Do you really know who provided that information? Did the bride give some of the groom's information? Did the groom provide some of the groom's information? Did the wife in a 1900 census enumeration simply guess at where her in-laws were born? Very possible.

And since most of us were not there when our great-grandparents' wedding or when the 1900 census was taken, the only thing we can do is conjecture about who answered those questions.

Is the informant the problem?

03 October 2009

How Secondary is it?

This post includes thoughts...without necessarily answers.

If my daughter tells someone her date of birth, she is a secondary source of that date. She has no first hand knowledge of her date of birth.

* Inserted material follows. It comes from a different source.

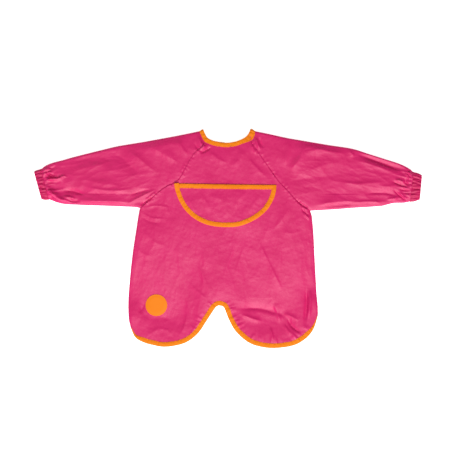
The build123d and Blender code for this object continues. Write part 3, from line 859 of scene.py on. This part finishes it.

If I tell someone that today is my daughter's 21st birthday (which it isn't, but pretend that it is), is that secondary? I was present at the birth, but if I say it or write it down 21 years later is that record primary or secondary? If I write it down with a month of her birth, that probably would be considered primary. But what about 21 years after the fact, even if I had first hand knowledge of the event?

02 October 2009

The Importance of Citing as You Go

As I continue to integrate complete citation of sources into Casefile Clues, the importance of citing sources as research is done and compiled becomes increasingly important to me.

It takes less time to create the citation and documentation as the research is done instead of months or years later. And saving time allows for more research time.

01 October 2009

It is not all in Salt Lake

I know I have mentioned this before, but it is worth repeating. The Family History Library in Salt Lake has a wonderful collection of material.

But they do not have everything.

There are millions of documents and records that have never been microfilmed or digitized. These documents are in many locations, but most of these are in local county courthouses. You might be surpised what court records are there in addition to other local records that have not been microfilmed.

This is true even for counties that have been heavily "filmed."